Return exactly the listing's lines, from its first line to the line holding "DASH_HALF = (3.1, 1.15, 1.0)", ends included.

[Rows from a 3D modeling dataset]
==========
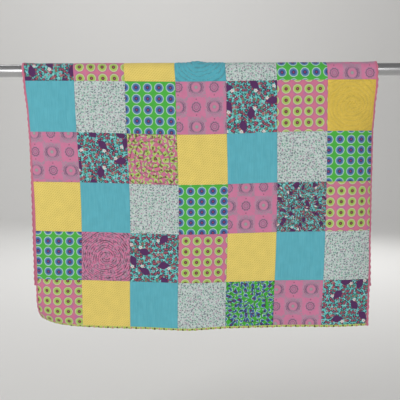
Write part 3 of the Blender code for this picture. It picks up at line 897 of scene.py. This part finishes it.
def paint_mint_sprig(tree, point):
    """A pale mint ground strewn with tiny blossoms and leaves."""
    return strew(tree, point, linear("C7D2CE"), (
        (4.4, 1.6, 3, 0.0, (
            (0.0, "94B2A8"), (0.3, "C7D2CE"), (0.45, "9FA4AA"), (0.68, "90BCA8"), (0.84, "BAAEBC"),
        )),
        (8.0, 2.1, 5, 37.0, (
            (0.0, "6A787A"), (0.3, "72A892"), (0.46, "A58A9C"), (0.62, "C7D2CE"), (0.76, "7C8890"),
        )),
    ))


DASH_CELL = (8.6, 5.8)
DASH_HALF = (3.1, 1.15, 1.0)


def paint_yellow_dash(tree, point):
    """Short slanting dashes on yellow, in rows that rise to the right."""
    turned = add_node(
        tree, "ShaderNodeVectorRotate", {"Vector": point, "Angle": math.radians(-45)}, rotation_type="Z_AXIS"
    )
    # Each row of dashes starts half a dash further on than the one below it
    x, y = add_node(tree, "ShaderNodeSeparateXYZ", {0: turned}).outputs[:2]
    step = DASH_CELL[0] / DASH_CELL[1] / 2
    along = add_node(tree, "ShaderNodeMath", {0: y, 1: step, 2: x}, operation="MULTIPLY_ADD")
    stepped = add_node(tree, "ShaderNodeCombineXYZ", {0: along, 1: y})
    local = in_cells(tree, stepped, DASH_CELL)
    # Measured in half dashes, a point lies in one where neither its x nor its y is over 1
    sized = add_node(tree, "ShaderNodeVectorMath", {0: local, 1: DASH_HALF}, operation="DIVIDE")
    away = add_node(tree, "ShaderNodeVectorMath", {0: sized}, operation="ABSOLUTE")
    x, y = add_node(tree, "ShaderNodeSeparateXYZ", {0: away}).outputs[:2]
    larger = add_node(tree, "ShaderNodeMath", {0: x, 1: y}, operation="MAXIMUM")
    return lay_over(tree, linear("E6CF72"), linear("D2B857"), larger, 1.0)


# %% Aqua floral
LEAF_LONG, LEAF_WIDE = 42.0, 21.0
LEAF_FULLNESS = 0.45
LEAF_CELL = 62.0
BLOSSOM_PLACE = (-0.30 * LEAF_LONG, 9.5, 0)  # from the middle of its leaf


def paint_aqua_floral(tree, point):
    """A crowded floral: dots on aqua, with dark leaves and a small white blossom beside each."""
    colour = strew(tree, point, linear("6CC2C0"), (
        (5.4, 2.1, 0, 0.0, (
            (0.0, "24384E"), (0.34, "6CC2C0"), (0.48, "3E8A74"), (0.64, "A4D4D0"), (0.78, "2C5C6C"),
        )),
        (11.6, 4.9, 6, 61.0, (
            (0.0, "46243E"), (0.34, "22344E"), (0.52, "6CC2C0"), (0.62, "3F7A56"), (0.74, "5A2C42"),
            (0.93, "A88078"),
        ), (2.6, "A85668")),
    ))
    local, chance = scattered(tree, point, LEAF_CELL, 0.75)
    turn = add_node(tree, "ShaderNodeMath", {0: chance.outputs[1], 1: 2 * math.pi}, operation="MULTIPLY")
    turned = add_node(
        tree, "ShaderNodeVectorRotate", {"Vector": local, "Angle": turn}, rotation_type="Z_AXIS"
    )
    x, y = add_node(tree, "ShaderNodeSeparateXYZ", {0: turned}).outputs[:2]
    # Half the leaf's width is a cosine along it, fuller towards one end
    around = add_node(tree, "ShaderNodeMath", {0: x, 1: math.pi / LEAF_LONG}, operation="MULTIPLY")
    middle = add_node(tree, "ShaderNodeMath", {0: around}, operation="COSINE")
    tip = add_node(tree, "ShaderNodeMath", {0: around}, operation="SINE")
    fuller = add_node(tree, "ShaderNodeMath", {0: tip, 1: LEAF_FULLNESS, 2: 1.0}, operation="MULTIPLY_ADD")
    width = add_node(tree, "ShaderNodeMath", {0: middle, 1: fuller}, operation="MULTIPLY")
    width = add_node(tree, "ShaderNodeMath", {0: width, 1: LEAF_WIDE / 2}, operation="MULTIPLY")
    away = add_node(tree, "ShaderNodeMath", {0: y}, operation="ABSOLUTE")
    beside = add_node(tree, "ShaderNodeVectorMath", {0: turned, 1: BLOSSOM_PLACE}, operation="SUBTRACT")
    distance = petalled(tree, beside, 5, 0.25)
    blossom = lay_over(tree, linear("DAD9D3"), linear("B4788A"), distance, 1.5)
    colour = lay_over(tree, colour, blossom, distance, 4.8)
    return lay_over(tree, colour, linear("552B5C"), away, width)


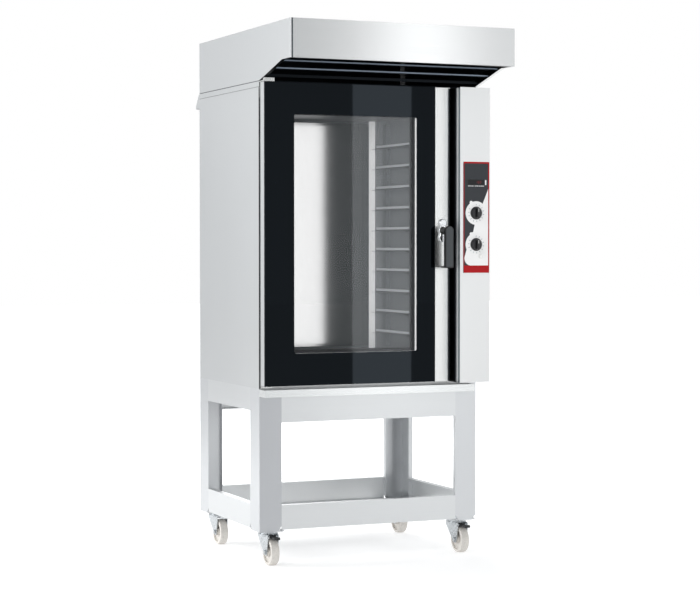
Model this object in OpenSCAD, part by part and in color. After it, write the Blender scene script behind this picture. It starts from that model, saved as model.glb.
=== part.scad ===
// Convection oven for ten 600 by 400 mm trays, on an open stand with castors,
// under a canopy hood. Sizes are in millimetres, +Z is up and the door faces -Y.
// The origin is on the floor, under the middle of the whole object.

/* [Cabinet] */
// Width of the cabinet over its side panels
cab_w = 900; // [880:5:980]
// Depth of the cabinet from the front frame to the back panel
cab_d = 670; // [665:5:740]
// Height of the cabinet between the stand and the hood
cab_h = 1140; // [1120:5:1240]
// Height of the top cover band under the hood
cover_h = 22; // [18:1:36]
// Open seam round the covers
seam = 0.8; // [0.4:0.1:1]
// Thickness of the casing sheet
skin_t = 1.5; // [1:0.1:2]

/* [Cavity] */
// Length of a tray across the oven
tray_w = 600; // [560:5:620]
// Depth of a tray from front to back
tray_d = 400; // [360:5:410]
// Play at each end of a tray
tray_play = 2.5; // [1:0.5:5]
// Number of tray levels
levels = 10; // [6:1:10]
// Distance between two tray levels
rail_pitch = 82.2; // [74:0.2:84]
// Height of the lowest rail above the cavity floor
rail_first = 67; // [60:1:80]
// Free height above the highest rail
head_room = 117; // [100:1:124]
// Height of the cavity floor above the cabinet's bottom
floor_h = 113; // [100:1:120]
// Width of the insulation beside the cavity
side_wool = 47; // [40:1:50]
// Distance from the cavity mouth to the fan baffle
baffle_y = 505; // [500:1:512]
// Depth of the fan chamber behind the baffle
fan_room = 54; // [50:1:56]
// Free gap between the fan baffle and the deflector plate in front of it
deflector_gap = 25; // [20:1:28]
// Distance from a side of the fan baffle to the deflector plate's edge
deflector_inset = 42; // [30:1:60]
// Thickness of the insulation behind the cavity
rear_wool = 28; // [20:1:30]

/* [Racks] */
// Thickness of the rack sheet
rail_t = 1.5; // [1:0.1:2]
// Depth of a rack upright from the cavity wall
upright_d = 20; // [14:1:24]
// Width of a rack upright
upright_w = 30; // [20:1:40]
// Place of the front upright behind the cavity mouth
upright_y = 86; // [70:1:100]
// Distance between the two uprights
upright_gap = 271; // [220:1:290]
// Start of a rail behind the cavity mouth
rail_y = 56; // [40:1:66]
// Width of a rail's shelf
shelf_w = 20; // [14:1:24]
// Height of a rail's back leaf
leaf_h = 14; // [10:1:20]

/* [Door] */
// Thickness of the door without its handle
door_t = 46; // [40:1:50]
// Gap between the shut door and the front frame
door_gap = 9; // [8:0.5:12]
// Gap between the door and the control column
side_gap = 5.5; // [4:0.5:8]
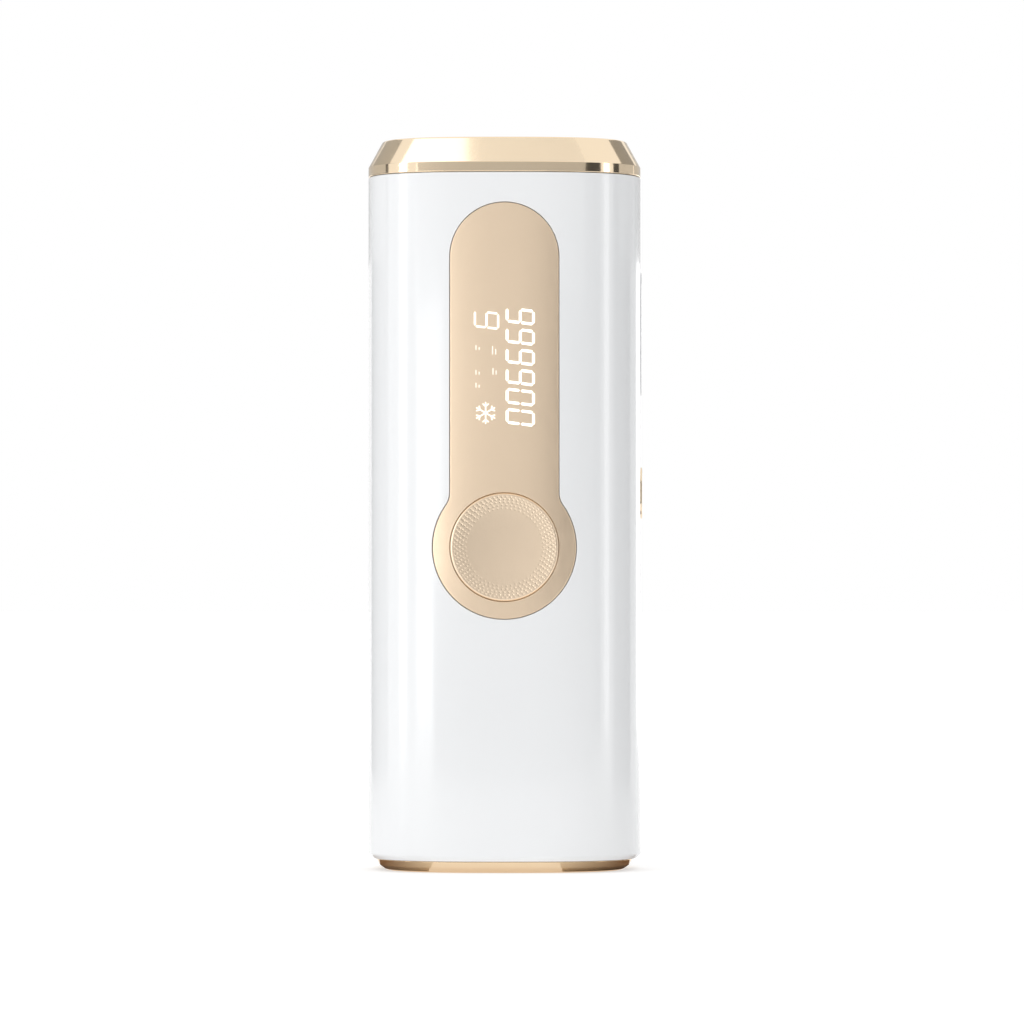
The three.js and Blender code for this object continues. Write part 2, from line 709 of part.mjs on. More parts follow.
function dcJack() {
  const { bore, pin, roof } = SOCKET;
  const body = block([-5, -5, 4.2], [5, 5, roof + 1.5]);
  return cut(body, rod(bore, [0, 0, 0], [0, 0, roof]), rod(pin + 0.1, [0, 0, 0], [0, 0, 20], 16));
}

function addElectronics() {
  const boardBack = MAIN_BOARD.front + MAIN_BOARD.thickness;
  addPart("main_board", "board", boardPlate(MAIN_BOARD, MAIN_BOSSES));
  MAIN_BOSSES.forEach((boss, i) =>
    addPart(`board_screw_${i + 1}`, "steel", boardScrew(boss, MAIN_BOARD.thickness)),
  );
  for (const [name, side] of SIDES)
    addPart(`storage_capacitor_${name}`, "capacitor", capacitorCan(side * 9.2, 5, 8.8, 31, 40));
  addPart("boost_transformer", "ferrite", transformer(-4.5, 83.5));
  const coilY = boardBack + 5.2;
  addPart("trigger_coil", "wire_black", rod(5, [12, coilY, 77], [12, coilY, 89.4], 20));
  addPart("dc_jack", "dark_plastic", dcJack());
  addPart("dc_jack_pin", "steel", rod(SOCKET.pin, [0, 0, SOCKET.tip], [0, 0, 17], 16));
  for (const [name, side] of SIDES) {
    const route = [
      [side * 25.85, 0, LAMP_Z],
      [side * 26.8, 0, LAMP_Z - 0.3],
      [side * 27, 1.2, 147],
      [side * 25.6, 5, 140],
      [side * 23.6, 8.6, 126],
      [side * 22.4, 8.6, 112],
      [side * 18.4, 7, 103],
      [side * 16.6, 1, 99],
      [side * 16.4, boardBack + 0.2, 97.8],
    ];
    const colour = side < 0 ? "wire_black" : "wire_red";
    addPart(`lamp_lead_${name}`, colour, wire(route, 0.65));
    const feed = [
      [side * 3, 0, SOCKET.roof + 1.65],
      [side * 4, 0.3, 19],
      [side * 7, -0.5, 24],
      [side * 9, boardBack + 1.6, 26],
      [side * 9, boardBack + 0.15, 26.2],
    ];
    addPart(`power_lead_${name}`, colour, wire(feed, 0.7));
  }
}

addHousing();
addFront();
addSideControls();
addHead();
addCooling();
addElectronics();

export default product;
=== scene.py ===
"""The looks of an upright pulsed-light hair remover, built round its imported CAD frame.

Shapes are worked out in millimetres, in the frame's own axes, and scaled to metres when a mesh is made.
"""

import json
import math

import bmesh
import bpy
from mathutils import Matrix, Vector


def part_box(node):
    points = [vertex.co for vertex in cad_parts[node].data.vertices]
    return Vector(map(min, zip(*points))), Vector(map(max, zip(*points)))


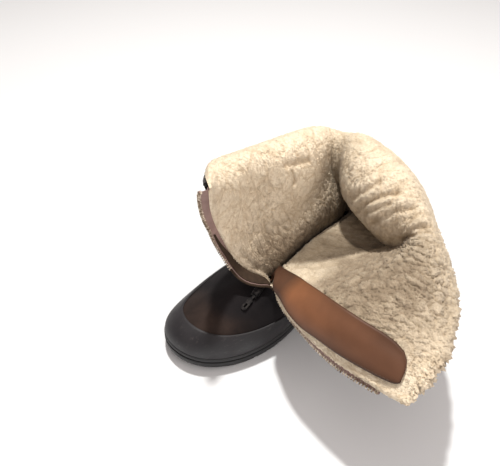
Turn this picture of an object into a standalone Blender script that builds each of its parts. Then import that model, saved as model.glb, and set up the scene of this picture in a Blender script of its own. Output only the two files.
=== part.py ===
==========
— Result for this task —
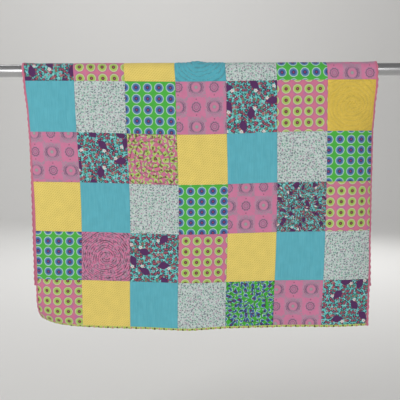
Write part 3 of the Blender code for this picture. It picks up at line 897 of scene.py. This part finishes it.
def paint_mint_sprig(tree, point):
    """A pale mint ground strewn with tiny blossoms and leaves."""
    return strew(tree, point, linear("C7D2CE"), (
        (4.4, 1.6, 3, 0.0, (
            (0.0, "94B2A8"), (0.3, "C7D2CE"), (0.45, "9FA4AA"), (0.68, "90BCA8"), (0.84, "BAAEBC"),
        )),
        (8.0, 2.1, 5, 37.0, (
            (0.0, "6A787A"), (0.3, "72A892"), (0.46, "A58A9C"), (0.62, "C7D2CE"), (0.76, "7C8890"),
        )),
    ))


DASH_CELL = (8.6, 5.8)
DASH_HALF = (3.1, 1.15, 1.0)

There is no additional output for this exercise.